Presumably the employee could have found out about the new terms involved in retirement not only from the employer’s representative but from the union—his own representative. In other words, he did not do his own fact-finding, and should not have relied on the other contract party. The duties of that party were to tell the truth when asked, rather than offer information against the other party’s own interests. In fact, such a duty would open a Pandora’s Box, requiring full identification with the employee’s interests. This situation does not fall under the contract exceptions of helplessness.

However, in this case, there was an additional element that might be considered. The relationship of the employer-employee was long term. The employee was, to a great extent, the fiduciary of the employer. The employee gave notice, which was important to the employer, who had to replenish the employee’s services. A contract would require the employee to notify his employer of his leaving. Why not require the employer to reciprocate and inform this employee about the terms of his leaving, even though these were not present terms but future terms?

Reality may stand in the way of this requirement when the employer has numerous disgruntled employees. If they knew of the payment they may resign, en mass. Therefore, one might look for another source of information for employees that are planning to leave. It is interesting that in the case mentioned above the organization of the employees was not mentioned. After all, that organization was the one to negotiate the deal with the employer. That is, unless the agreement between this organization and the employer required that the employees’ organization not publicize the deal, the organization might have had an obligation to disclose the information to the employee. In that case it might be the representatives of the employees who have violated their duty to the employees whom they represented and have enabled the employees to receive the information in a private rather than a public fashion,

Classifying the legal relationships among the parties may help resolve the issue. A long-term contract of inter-dependence may mature into a trust relationship and carry the features of fiduciary relationships and duties, including disclosure.

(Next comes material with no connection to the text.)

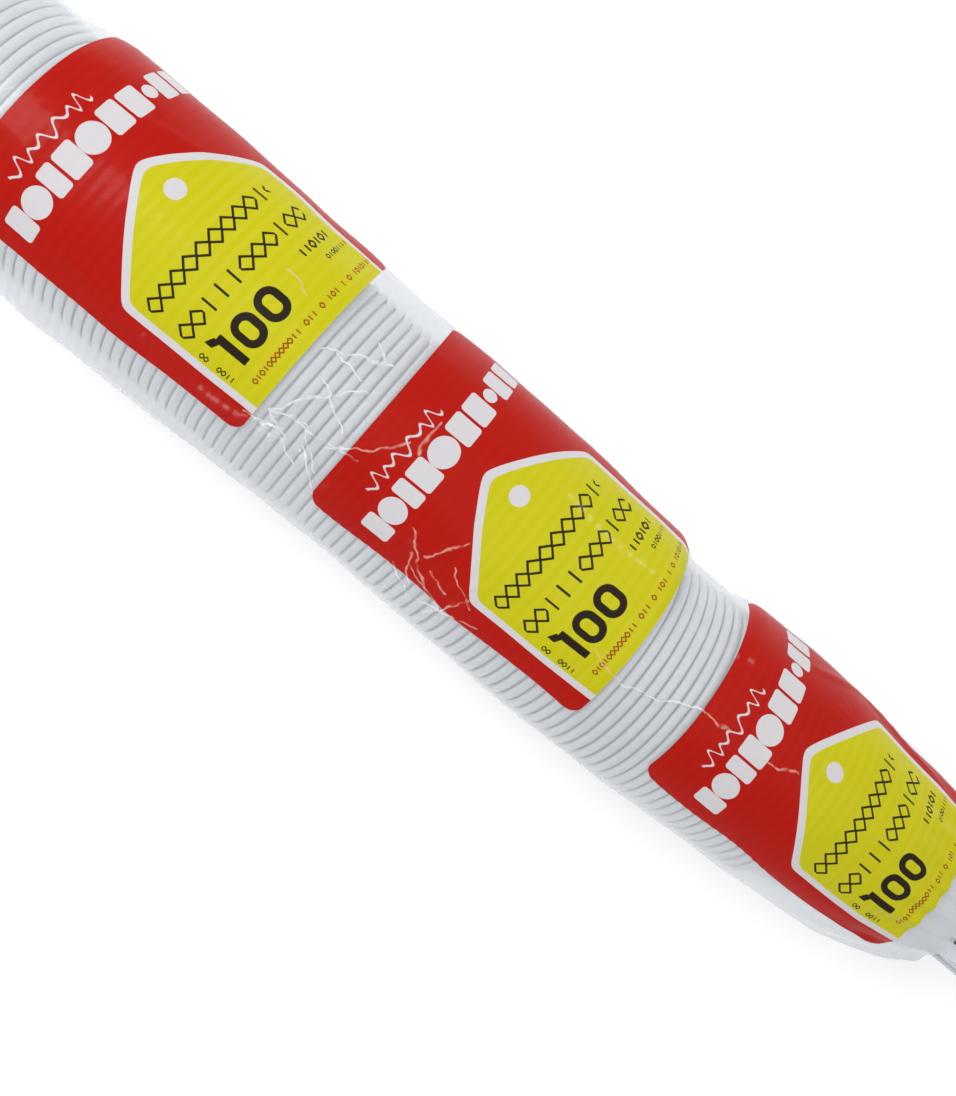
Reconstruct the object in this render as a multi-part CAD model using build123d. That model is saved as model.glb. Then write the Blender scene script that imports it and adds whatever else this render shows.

For example, marriage is a type of contract as well. The rules governing the relationship are varied and “contractual” depending upon the parties’ agreements. Yet these agreements are “wrapped” in numerous rules, especially upon a divorce. That is because the nature of the relationship, power structure, and commitment are recognized by law. To be sure, marriage is not a governing precedent to regulate the employee-employer case, but it shows a possible combination of a binding contract in long-term relationships. The employer-employee contract in this case might take into consideration the length of the relationship and inter-dependence of the parties.

There is one more important consideration: The supervisor is a fiduciary of the employer. He or she must serve the interests of the employer, subject to legal requirements. Disclosing the date to the departing employee would have been costly to the employer. The supervisor, as an employee of the employer, owed the employer a duty of care and loyalty. Would he violate that duty by disclosing the importance of the date resulting in payment by the employer?

The answer could be that fiduciary duties do not include a duty to violate the law, including contract and fiduciary duties owed by law to an employee. But if, as it seems, the employer did not violate these duties, the supervisor may remain silent and represent the interests of the employer rather than those of the employee.

Finally, there is the employer’s cost/benefit of the supervisor’s silence. Short term, the employer gained by avoiding paying the plaintiff employee and gained as well through a measure of secrecy. Not all employees would learn about the payment upon leaving.  Besides, the case would shut the door to other claims by employees who would not know about this payment. It would prevent the exodus of employees who might rather be paid. Depending on the employer’s future plans, this might be in its interests.

Yet, another effect of this case on the employer might be long term. It is the quality of the relationship with remaining and future employees. This effect is not legal in nature. Yet the word might spread among the employees: First, employees should ask and receive far more information before leaving. Or, perhaps, in general: employees should ask and receive information about currently unknown terms of employment.

However, this result does not involve the law; it involves the employer’s relational-culture, and perhaps the employer’s financial situation and future plans. It is the trusting relationship between the employer and its employees. The employer in this case gained the payment it would have paid the leaving employee. But it may have lost much more, unless it was planning to shut down its business altogether, because of the resulting ill will between the employer and employees.